After launch, the rewrite obtained a decrease in average latency by 98%, going from 750ms in the old Session Generator to 14ms in the rewrite for Duolingo lessons. Most of the time was spent downloading course data from S3 whenever the in-memory cache expires.

The rewrite was also considerably more stable. Degraded performance in the old infrastructure was 0.1% (around 2 hours per quarter); with the rewrite, it dropped to zero downtime during the first couple of months. We obviously do not expect to keep 100% availability for the service forever, but this number indicates that the new infrastructure is much more robust.

An additional positive result is that not only did the number of bugs go down, but developers are now more confident that they are deploying code without breaking the site, thanks to an improved testing suite and the ability to detect compile-time errors during development.

## Final thoughts

With this rewrite, we were able to produce a faster and more reliable Session Generator, with fewer bugs and a cleaner codebase. We initially thought that it would take a long time to onboard developers, but in practice, the time taken has been considerably less than anticipated.

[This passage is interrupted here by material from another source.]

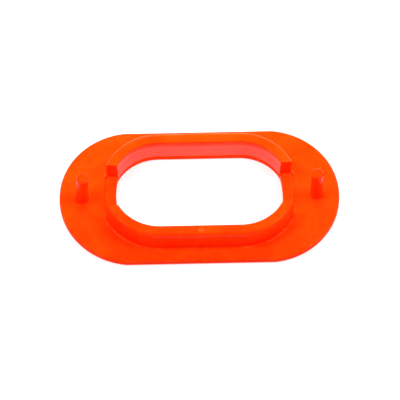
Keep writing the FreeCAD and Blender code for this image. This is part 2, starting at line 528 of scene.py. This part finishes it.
# %% [markdown]
# A mould is milled, so no edge of the part is knife sharp.  The four upright edges
# at the ends of each arch, and the short edges over them, get a narrow round from
# the Bevel modifier, which is told which edges by their weight.  The edges that
# meet the flange are left alone, because the plastic runs on through them.

# %% Round the cut ends
END_ROUND = 0.22 * MM
END_ROUND_STEPS = 3
NEAR = 0.005 * MM


def weigh_edges(mesh, wanted):
    """Mark edges for the Bevel modifier: wanted(one end, other end)."""
    weights = mesh.attributes.new("bevel_weight_edge", "FLOAT", "EDGE")
    count = 0
    for edge in mesh.edges:
        a, b = [mesh.vertices[i].co for i in edge.vertices]
        if wanted(a, b):
            weights.data[edge.index].value = 1.0
            count += 1
    return count


def weighted_bevel(piece, width):
    """A narrow round on the weighted edges, kept live as a modifier."""
    bevel = piece.modifiers.new("edge_round", "BEVEL")
    bevel.limit_method = "WEIGHT"
    bevel.width = width
    bevel.segments = END_ROUND_STEPS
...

The two main pain points in this process were (1) documentation for certain Scala libraries, which was often either missing or scattered around across the web, and (2) some trouble with Java integrations. For example, some integration would not support some nice Scala-specific features, such as using the Option and Future monads, supporting optional parameters, and so on.

Finally, it’s still too early to say how well the rewrite will help reduce future technical debt – but so far things are looking good!